§ Written task
Below are entries. Copy exactly the lines running from the line that holds "extrude(amount=fuse_clip_t)" to the line that holds "obj.parent = None", with both ends included.

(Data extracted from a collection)
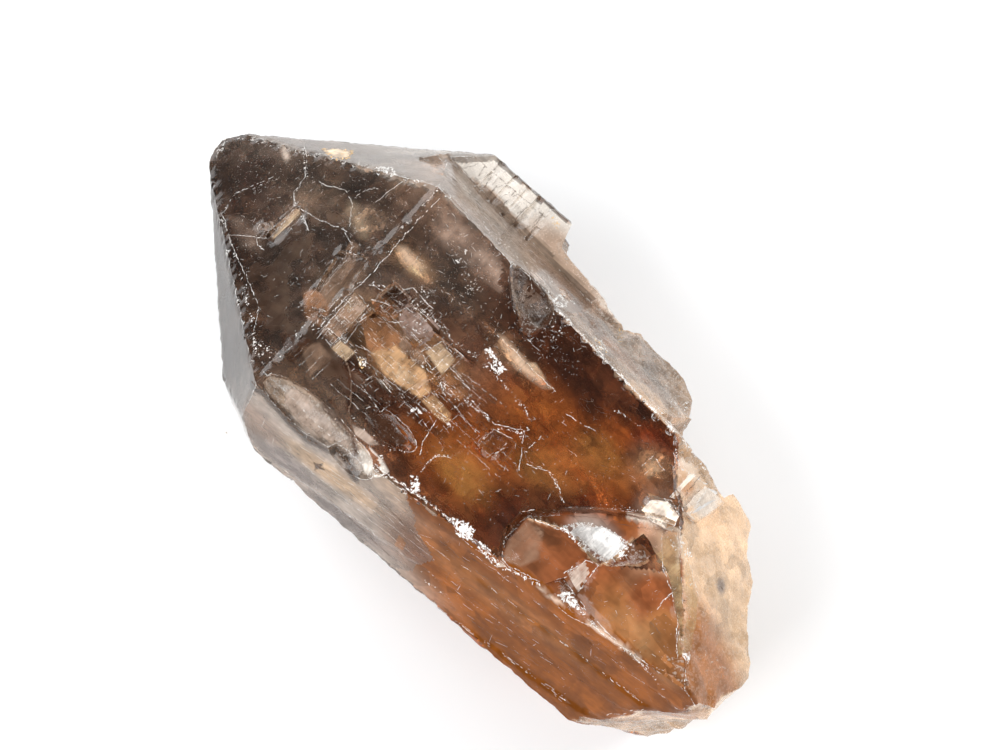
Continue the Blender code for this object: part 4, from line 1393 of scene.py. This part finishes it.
class QUARTZ_OT_panels(bpy.types.Operator):
    """Add the panels: films of other tones, painted reflections and glows where growth steps and inner planes
    catch the light, and painted shade in the pit
    """

    bl_idname = "quartz.panels"
    bl_label = "Panels"

    def execute(self, context):
        crystal = bpy.data.objects["crystal"]
        tree = tree_of(crystal)
        skins = [self.skin(name, crystal, tree, *row) for name, row in PANELS.items()]
        joined("panels", skins, panel_material())
        return {"FINISHED"}

    def skin(self, name, crystal, tree, outline, colour, cover, fade):
        """Thin sheet over the surface within an outline, with its colour and cover as an attribute."""
        circle = bpy.ops.mesh.primitive_circle_add
        made = added(f"panel_{name}", circle, vertices=len(outline), radius=1.0, fill_type="NGON")
        corners = [seen_at(tree, pixel) for pixel in outline]
        if None in corners:
            raise ValueError(f"panel {name} leaves the crystal at {outline[corners.index(None)]}")
        corners = [place for place, _ in corners]
        for vert, place in zip(made.data.vertices, corners):
            vert.co = place
        in_edit_mode(
            made, (bpy.ops.mesh.quads_convert_to_tris, {}), (bpy.ops.mesh.subdivide, {"number_cuts": 9})
        )
        modify(
            made, "SHRINKWRAP", target=crystal, wrap_method="NEAREST_SURFACEPOINT", wrap_mode="ABOVE_SURFACE",
            offset=PANEL_LIFT,
        )
        covers = []
        for vert in made.data.vertices:
            rims = [
                (intersect_point_line(vert.co, start, end)[0] - vert.co).length
                for start, end in zip(corners, corners[1:] + corners[:1])
            ]
            covers.append(cover * min(1.0, 0.05 + min(rims) / (fade * MM)))
        tone = made.data.attributes.new("tone", "FLOAT_COLOR", "POINT")
        tone.data.foreach_set("color", [value for share in covers for value in (*colour, share)])
        return made


def panel_material():
    """Film of another tone than the quartz round it, clouded and finely ruled across the crystal; it also
    carries the painted reflections, glows and shade of the panels.
    """
    material, tree, shader, place = new_material("panel_tone_and_painted_light")
    tone = node(tree, "ShaderNodeAttribute", {"attribute_name": "tone"})
    rules = grain(tree, stretched(tree, place, (0.3, 7.0, 7.0), 4.0), 1.0, 1.0, 0.6)
    clouds = grain(tree, place, 3.2, 2.0, 0.6)
    ruled = span(tree, rules, 0.3, 0.7, 0.86, 1.12)
    depth = maths(tree, "MULTIPLY", ruled, span(tree, clouds, 0.3, 0.7, 0.8, 1.2))
    tree.links.new(scaled(tree, tone.outputs["Color"], depth), shader.inputs["Base Color"])
    cover = maths(tree, "MULTIPLY", tone.outputs["Alpha"], span(tree, clouds, 0.3, 0.7, 0.65, 1.2))
    tree.links.new(cover, shader.inputs["Alpha"])
    shader.inputs["Roughness"].default_value = 0.12
    shader.inputs["IOR"].default_value = 1.4
    return material


# Where the quartz is scratched: the outline in pixels, its share of the scratches, their main direction in
# degrees from the crystal's length, the spread about it, how many cross it, the longest in millimetres and
# how much shorter most are.
SCRATCHED_FACES = (
    (((240, 150), (300, 160), (425, 190), (330, 290), (262, 340), (225, 215)), 0.3, 35.0, 40.0, 0.35, 0.8, 5),
    (((440, 200), (530, 275), (600, 345), (560, 400), (470, 340), (400, 270)), 0.24, 0.0, 45.0, 0.35, 0.7, 5),
    (((470, 400), (600, 400), (690, 480), (560, 500), (480, 530), (420, 460)), 0.1, 10.0, 25.0, 0.4, 0.8, 5),
    (PLATED_WINDOW, 0.2, 0.0, 3.0, 0.4, 1.1, 1.5),
    (STRIPED_PLATE, 0.05, 90.0, 3.0, 0.2, 1.3, 1.2),
    (LEDGE_STRIP, 0.07, 0.0, 8.0, 0.1, 1.6, 3),
    (
        ((550, 235), (590, 280), (640, 340), (685, 390), (680, 420), (640, 380), (600, 320)),
        0.1, 20.0, 60.0, 0.3, 0.7, 4,
    ),
    (LONG_FACE, 0.07, 2.0, 10.0, 0.1, 2.0, 4),
    (((600, 600), (660, 560), (690, 600), (670, 670), (630, 640)), 0.03, 0.0, 60.0, 0.3, 0.5, 4),
    (((700, 520), (745, 540), (745, 660), (700, 660)), 0.05, 0.0, 60.0, 0.3, 0.6, 4),
)
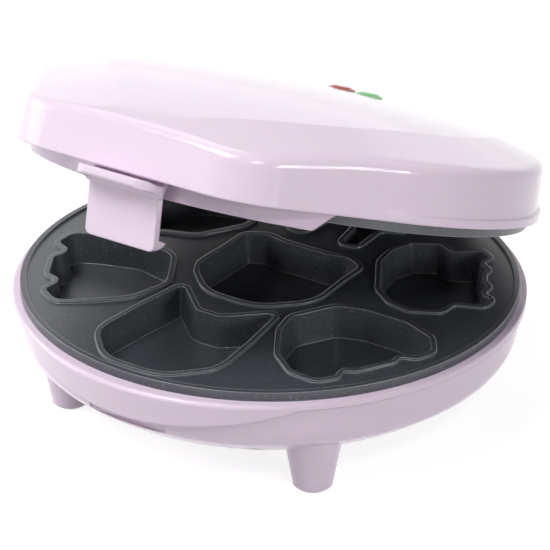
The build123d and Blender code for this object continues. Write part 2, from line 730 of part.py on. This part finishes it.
with BuildPart() as thermostat_screws:
    for x in (thermostat_x - flange_hole_x, thermostat_x + flange_hole_x):
        with BuildSketch(level(base, sensor_top_z, x, thermostat_y)):
            Circle(flange_head_r)
        extrude(amount=-flange_head_h)
        with BuildSketch(level(base, sensor_top_z, x, thermostat_y)):
            Circle(flange_screw_r)
        extrude(amount=flange_t)
save(thermostat_screws, "thermostat_screws")

with BuildPart() as terminal_block:
    block_z = bowl_floor_z + wall
    with BuildSketch(level(base, block_z, 0, block_y)):
        Rectangle(block_w, block_d)
    extrude(amount=block_foot_h)
    with BuildSketch(level(base, block_z + block_foot_h, 0, block_y)):
        with GridLocations(way_pitch, 0, 3, 1):
            RectangleRounded(way_w, block_d - 1, way_corner_r)
    extrude(amount=way_h)
    with BuildSketch(level(base, block_z + block_foot_h + way_h / 2, 0, block_y)):
        with GridLocations(way_pitch, way_screw_pitch, 3, 2):
            Circle(way_screw_r)
    extrude(amount=way_h, mode=Mode.SUBTRACT)
save(terminal_block, "terminal_block")

with BuildPart() as thermal_fuse:
    pan_back_z = parting_z + boss_reach + sheet
    for radius, length in ((fuse_r, fuse_len), (fuse_wire_r, fuse_wire_len)):
        with BuildSketch(sideways(lid, -length / 2)):
            with Locations((fuse_y, pan_back_z + fuse_lift)):
                Circle(radius)
        extrude(amount=length)
    with BuildSketch(level(lid, pan_back_z, 0, fuse_y)):
        Rectangle(fuse_clip_w, fuse_clip_d)
    extrude(amount=fuse_clip_t)
save(thermal_fuse, "thermal_fuse")

with BuildPart() as cord_bush:
    # The flanged bush in the rear wall of the bowl that the lead passes through.
    with BuildSketch(frontal(base, bush_y)):
        with Locations((bush_x, bush_z)):
            Circle(bush_r)
            Circle(bush_bore_r, mode=Mode.SUBTRACT)
    extrude(amount=-bush_len)
save(cord_bush, "cord_bush")
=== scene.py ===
import json
import math

import bmesh
import bpy
from mathutils import Matrix, Vector


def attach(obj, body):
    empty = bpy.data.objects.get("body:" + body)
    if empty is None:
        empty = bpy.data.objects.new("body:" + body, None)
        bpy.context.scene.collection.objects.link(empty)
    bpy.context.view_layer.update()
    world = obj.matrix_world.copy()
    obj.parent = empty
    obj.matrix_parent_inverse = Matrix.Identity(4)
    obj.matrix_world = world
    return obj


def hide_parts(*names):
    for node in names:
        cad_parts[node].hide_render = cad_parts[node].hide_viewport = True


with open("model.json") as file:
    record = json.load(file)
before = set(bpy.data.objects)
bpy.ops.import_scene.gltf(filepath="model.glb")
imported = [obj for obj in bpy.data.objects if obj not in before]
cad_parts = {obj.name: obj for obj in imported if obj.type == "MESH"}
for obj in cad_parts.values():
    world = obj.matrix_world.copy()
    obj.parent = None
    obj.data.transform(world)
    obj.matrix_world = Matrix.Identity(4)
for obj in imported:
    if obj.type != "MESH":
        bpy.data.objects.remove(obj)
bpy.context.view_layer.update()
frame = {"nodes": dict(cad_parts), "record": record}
MM = 0.001

# Camera: it looks at the middle of the device from the front right, a little above the lid
CAMERA_AZIMUTH = math.radians(33.15)
CAMERA_ELEVATION = math.radians(26.68)
CAMERA_ROLL = math.radians(0.305)
CAMERA_DISTANCE = 1086.0 * MM
CAMERA_AIM_RIGHT = 2.06 * MM
PLATES_AXIS = Vector((0, -9.0 * MM, 0))
CAMERA_AIM = PLATES_AXIS + Vector((0, 0, 51.5 * MM))
FOCAL_LENGTH = 170.2
SENSOR_WIDTH = 36.0


def make_camera():
    """The photograph's view, a little rolled, without depth of field."""
    right = Vector((math.cos(CAMERA_AZIMUTH), math.sin(CAMERA_AZIMUTH), 0))
    back = Vector((
        math.sin(CAMERA_AZIMUTH) * math.cos(CAMERA_ELEVATION),
        -math.cos(CAMERA_AZIMUTH) * math.cos(CAMERA_ELEVATION),
        math.sin(CAMERA_ELEVATION),
    ))
    up = back.cross(right)
    rolled_right = right * math.cos(CAMERA_ROLL) + up * math.sin(CAMERA_ROLL)
    rolled_up = up * math.cos(CAMERA_ROLL) - right * math.sin(CAMERA_ROLL)
    data = bpy.data.cameras.new("photo_camera")
    data.lens = FOCAL_LENGTH
    data.sensor_width = SENSOR_WIDTH
    data.sensor_fit = "HORIZONTAL"
    data.clip_start = 0.01
    data.clip_end = 20
    camera = bpy.data.objects.new("photo_camera", data)
    place = CAMERA_AIM + right * CAMERA_AIM_RIGHT + back * CAMERA_DISTANCE
    turn = Matrix((rolled_right, rolled_up, back)).transposed().to_4x4()
    camera.matrix_world = Matrix.Translation(place) @ turn
    bpy.context.collection.objects.link(camera)
    bpy.context.scene.camera = camera


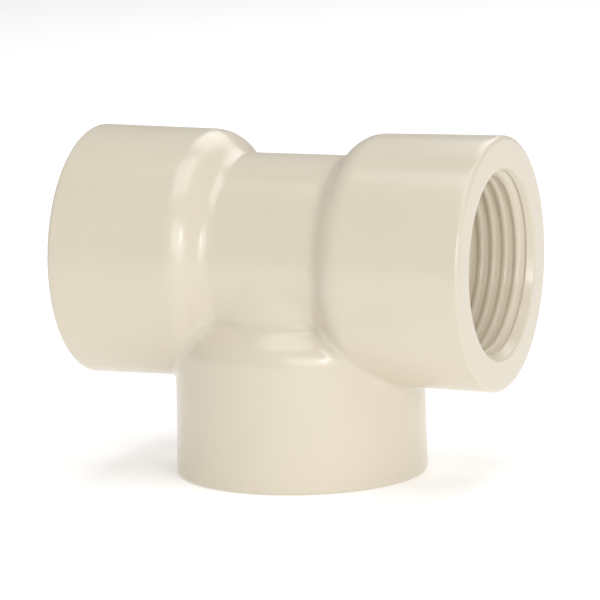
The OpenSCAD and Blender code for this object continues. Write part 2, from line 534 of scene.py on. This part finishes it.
def build_studio():
    half = 1.6
    mesh = bpy.data.meshes.new("floor")
    corners = [(-half, -half, 0), (half, -half, 0), (half, half, 0), (-half, half, 0)]
    mesh.from_pydata(corners, [], [(0, 1, 2, 3)])
    mesh.materials.append(floor_paint())
    floor = bpy.data.objects.new("floor", mesh)
    bpy.context.scene.collection.objects.link(floor)

    world = bpy.data.worlds.new("studio")
    world.use_nodes = True
    world.node_tree.nodes["Background"].inputs["Color"].default_value = (1, 1, 1, 1)
    world.node_tree.nodes["Background"].inputs["Strength"].default_value = 0.33
    bpy.context.scene.world = world
    bpy.context.scene.view_settings.view_transform = "Standard"

    softbox("key", azimuth=45, elevation=18.5, distance=0.9, width=0.08, height=0.12, power=0.9)
    softbox("front", azimuth=25, elevation=20, distance=0.9, width=0.4, height=0.4, power=1.45)
    softbox("low", azimuth=45, elevation=7, distance=0.9, width=0.5, height=0.2, power=0.9)
    softbox("side", azimuth=100, elevation=20, distance=0.9, width=0.5, height=0.5, power=0.6)
    softbox("top", azimuth=20, elevation=80, distance=0.9, width=0.7, height=0.7, power=3.8)
    softbox("rear", azimuth=180, elevation=45, distance=0.9, width=0.6, height=0.6, power=2.3)


def build_camera():
    """A long lens, a little above the tee and to its right, tilted by a degree."""
    azimuth, elevation, roll = radians(22.99), radians(9.559), radians(1.351)
    distance, aside, below = 570.755, -0.32, -6.326
    sensor_width, focal_length = 36, 240.04
    back = Vector((sin(azimuth) * cos(elevation), -cos(azimuth) * cos(elevation), sin(elevation)))
    level = Vector((cos(azimuth), sin(azimuth), 0))
    upright = back.cross(level)
    right = cos(roll) * level - sin(roll) * upright
    up = sin(roll) * level + cos(roll) * upright
    place = Vector(crossing) + distance * back - aside * right + below * up

    data = bpy.data.cameras.new("camera")
    data.sensor_width = sensor_width
    data.lens = focal_length
    camera = bpy.data.objects.new("camera", data)
    bpy.context.scene.collection.objects.link(camera)
    camera.matrix_world = Matrix.Translation(place * MM) @ Matrix((right, up, back)).transposed().to_4x4()
    bpy.context.scene.camera = camera


build_camera()
build_tee()
build_studio()
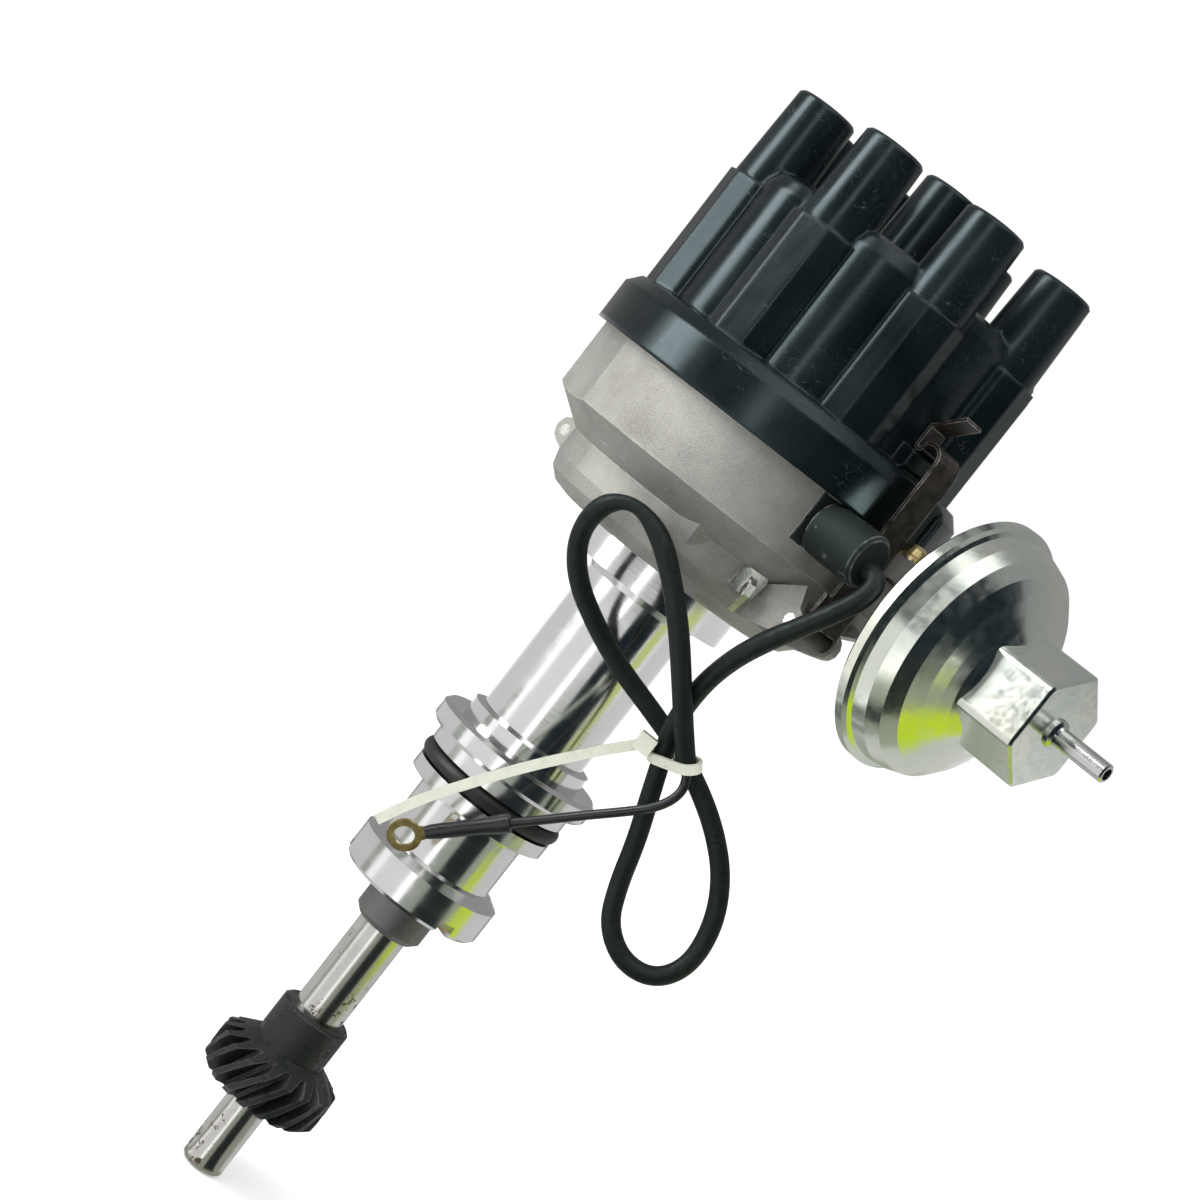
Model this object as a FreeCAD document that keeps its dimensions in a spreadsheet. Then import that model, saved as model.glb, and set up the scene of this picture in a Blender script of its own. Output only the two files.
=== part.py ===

§ Response to this task
    extrude(amount=fuse_clip_t)
save(thermal_fuse, "thermal_fuse")

with BuildPart() as cord_bush:
    # The flanged bush in the rear wall of the bowl that the lead passes through.
    with BuildSketch(frontal(base, bush_y)):
        with Locations((bush_x, bush_z)):
            Circle(bush_r)
            Circle(bush_bore_r, mode=Mode.SUBTRACT)
    extrude(amount=-bush_len)
save(cord_bush, "cord_bush")
=== scene.py ===
import json
import math

import bmesh
import bpy
from mathutils import Matrix, Vector


def attach(obj, body):
    empty = bpy.data.objects.get("body:" + body)
    if empty is None:
        empty = bpy.data.objects.new("body:" + body, None)
        bpy.context.scene.collection.objects.link(empty)
    bpy.context.view_layer.update()
    world = obj.matrix_world.copy()
    obj.parent = empty
    obj.matrix_parent_inverse = Matrix.Identity(4)
    obj.matrix_world = world
    return obj


def hide_parts(*names):
    for node in names:
        cad_parts[node].hide_render = cad_parts[node].hide_viewport = True


with open("model.json") as file:
    record = json.load(file)
before = set(bpy.data.objects)
bpy.ops.import_scene.gltf(filepath="model.glb")
imported = [obj for obj in bpy.data.objects if obj not in before]
cad_parts = {obj.name: obj for obj in imported if obj.type == "MESH"}
for obj in cad_parts.values():
    world = obj.matrix_world.copy()
    obj.parent = None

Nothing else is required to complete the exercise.